My view:
1) If you are affected by a redundant condition, this does not result in you needing to make multiple saves to get out of it. Similarly, if one condition overrides another (10 poison damage replacing 5 poison damage), only the bigger effect is still in play.
2) If you are affected by two highly-similar conditions, even the tiniest game-relevant difference is enough to requier seperate saves.
Examples:
Example 1) You are suffering from 10 Ongoing Fire Damage (save ends). An enemy hits with an attack that deals 5 Ongoing Fire Damage (save ends). These do not stack, and you make a single save against ongoing fire damage each round - once it is made, you are no longer taking ongoing fire damage.
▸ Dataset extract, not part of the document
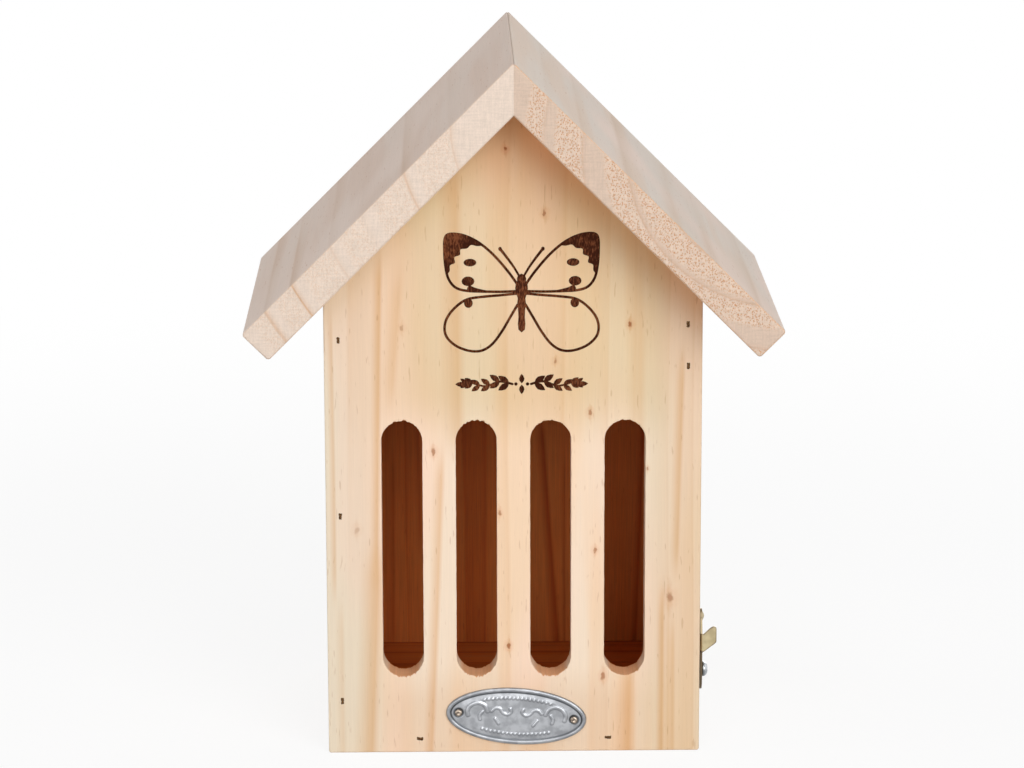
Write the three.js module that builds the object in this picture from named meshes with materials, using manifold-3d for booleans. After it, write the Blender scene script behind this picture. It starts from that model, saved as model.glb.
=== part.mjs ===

Example 2) You are suffering from 10 Ongoing Fire Damage (save ends). An enemy hits with an attack that deals 5 Ongoing Fire Damage and Dazes (save ends both). The ongoing fire damage does not stack, but you are still suffering from both conditions, and each round both take 10 fire damage and are dazed. Each round, you save once against the 10 ongoing fire damage, and once against the 5 ongoing fire damage + daze. If you save against the 10 ongoing fire damage, you are now dealing with the full effect of the second ability, and taking 5 ongoing fire damage and dazed until you save against that effect.